Your task is to repeat all of the material exactly.

### [Given data]
##########

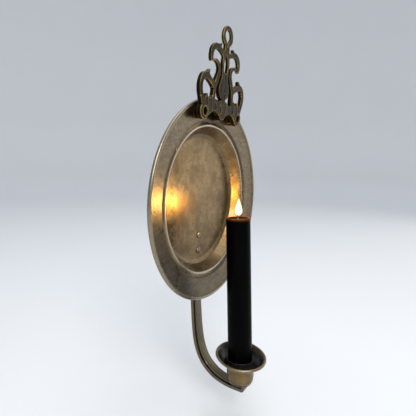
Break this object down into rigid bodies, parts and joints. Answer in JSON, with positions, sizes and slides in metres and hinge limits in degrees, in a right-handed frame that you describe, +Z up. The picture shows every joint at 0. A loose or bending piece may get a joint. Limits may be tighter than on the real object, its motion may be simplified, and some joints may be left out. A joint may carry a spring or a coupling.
{
  "type": "wall sconce candle holder",
  "caption": "Wall sconce: round dished reflector plate with a cast scroll crest, and a bent double-strap arm holding a candle in a socket with a drip pan.",
  "frame": {"origin": "seat of the hanger's keyhole, where the wall nail carries the sconce, on the wall plane", "axes": "+Z up, -Y from the wall into the room, +X to the right for someone facing the plate"},
  "size_m": [0.196, 0.0835, 0.3468],
  "materials": {
    "aged_pewter": "warm grey tarnished sheet brass, satin, fine brush marks",
    "dark_bronze": "dark patinated casting with worn gold edges",
    "strap_brass": "tarnished strip, brushed lengthwise",
    "rivet_brass": "hammered, dull",
    "black_wax": "smooth semi-gloss wax",
    "charred_cotton": "charred braided cotton"
  },
  "bodies": {
    "sconce": {"reflector_plate": "aged_pewter", "crest": "dark_bronze", "crest_rivet_left": "rivet_brass", "crest_rivet_right": "rivet_brass", "crest_pin_middle": "rivet_brass", "arm_front_strap": "strap_brass", "arm_rear_strap": "strap_brass", "arm_washer_upper": "rivet_brass", "arm_washer_lower": "rivet_brass", "arm_washer_tip": "rivet_brass", "arm_rivet_upper": "rivet_brass", "arm_rivet_lower": "rivet_brass", "candle_socket": "aged_pewter", "socket_rivet": "rivet_brass", "drip_pan": "aged_pewter", "hanger_tab": "rivet_brass"},
    "candle": {"candle": "black_wax", "wick": "charred_cotton"}
  },
  "joints": [
    {"name": "candle_lift", "type": "slide", "parent": "sconce", "child": "candle", "axis": [0, 0.0541, 0.9985], "range_m": [0, 0.04]}
  ]
}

##########

### [Response for this exercise]
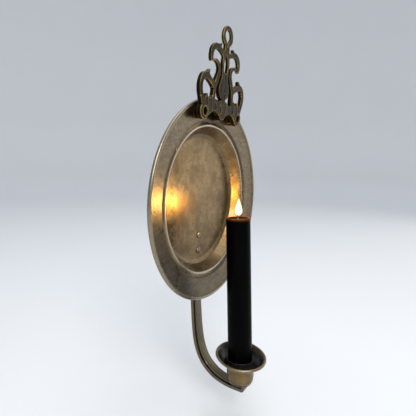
Break this object down into rigid bodies, parts and joints. Answer in JSON, with positions, sizes and slides in metres and hinge limits in degrees, in a right-handed frame that you describe, +Z up. The picture shows every joint at 0. A loose or bending piece may get a joint. Limits may be tighter than on the real object, its motion may be simplified, and some joints may be left out. A joint may carry a spring or a coupling.
{
  "type": "wall sconce candle holder",
  "caption": "Wall sconce: round dished reflector plate with a cast scroll crest, and a bent double-strap arm holding a candle in a socket with a drip pan.",
  "frame": {"origin": "seat of the hanger's keyhole, where the wall nail carries the sconce, on the wall plane", "axes": "+Z up, -Y from the wall into the room, +X to the right for someone facing the plate"},
  "size_m": [0.196, 0.0835, 0.3468],
  "materials": {
    "aged_pewter": "warm grey tarnished sheet brass, satin, fine brush marks",
    "dark_bronze": "dark patinated casting with worn gold edges",
    "strap_brass": "tarnished strip, brushed lengthwise",
    "rivet_brass": "hammered, dull",
    "black_wax": "smooth semi-gloss wax",
    "charred_cotton": "charred braided cotton"
  },
  "bodies": {
    "sconce": {"reflector_plate": "aged_pewter", "crest": "dark_bronze", "crest_rivet_left": "rivet_brass", "crest_rivet_right": "rivet_brass", "crest_pin_middle": "rivet_brass", "arm_front_strap": "strap_brass", "arm_rear_strap": "strap_brass", "arm_washer_upper": "rivet_brass", "arm_washer_lower": "rivet_brass", "arm_washer_tip": "rivet_brass", "arm_rivet_upper": "rivet_brass", "arm_rivet_lower": "rivet_brass", "candle_socket": "aged_pewter", "socket_rivet": "rivet_brass", "drip_pan": "aged_pewter", "hanger_tab": "rivet_brass"},
    "candle": {"candle": "black_wax", "wick": "charred_cotton"}
  },
  "joints": [
    {"name": "candle_lift", "type": "slide", "parent": "sconce", "child": "candle", "axis": [0, 0.0541, 0.9985], "range_m": [0, 0.04]}
  ]
}